Timing is the real trick. My rice steamer takes about 40 minutes to steam the rice “sticky”. That was the perfect amount of time to marinate, prep and cook up the beef. By the time the steamer made its “ding” sound, the sauce had thickened and everything was ready. Love it when everything comes together perfectly, don’t you?
Mongolian Beef 01
Beef and Vegetable Stir Fry
1 lb Top Sirloin Round Steak, thin cut and trimmed
1 Tablespoons Soy Sauce
1 Tablespoon Cornstarch
2 Garlic Cloves, pressed
1 Pinch Ground Ginger
2 Tablespoons Vegetable oil, divided
2 Medium Carrots, thinly sliced diagonally
1 Bunch Green Onion
Cut beef into long, thin strips. Set aside.
Combine 1 tablespoon cornstarch, 1 tablespoon soy sauce and garlic in a glass bowl. Add beef strips, stir to mix. Let stand for 10-15 minutes.
While beef marinades, make finish sauce (recipe follows) and prepare vegetables.
Cut carrots and set aside.
Cut root from green onion bulbs and discard. Chop bulbs (white parts only), set aside. Cut stalks of green onion into 2-inch strips. Set aside.

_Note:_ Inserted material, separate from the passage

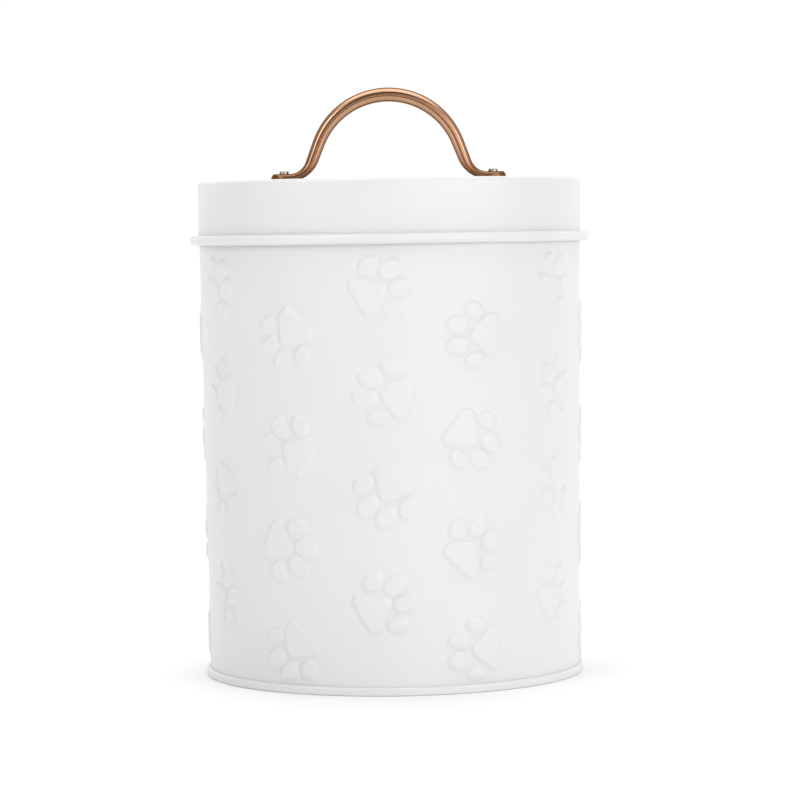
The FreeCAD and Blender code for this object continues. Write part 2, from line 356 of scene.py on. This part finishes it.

Heat 1 tablespoon vegetable oil in wok over medium-high heat until shimmering but not smoking. Add beef, stir-fry 1-2 minutes. Remove beef from wok and keep warm.
Heat additional 1 tablespoon vegetable oil in wok. Add carrots and green onion bulbs (white part of onion), stir-fry 1-2 minutes. Add beef, remaining green onion strips and cornstarch mixture.
Heat until sauce thickens and begins to boil. Remove from heat and serve over a bed of sticky rice.
¾ Cup Water
2 ½ Teaspoons Cornstarch
2 Tablespoons Soy Sauce
1 Teaspoon Toasted Sesame Seeds
½ Teaspoon Sugar
¼ – ½ Teaspoon Red Pepper flakes (depending upon desired “heat”)
Combine water, 2 ½ teaspoons cornstarch, sesame seeds, sugar, red pepper flakes and remaining 2 tablespoons of soy sauce in a bowl. Set aside.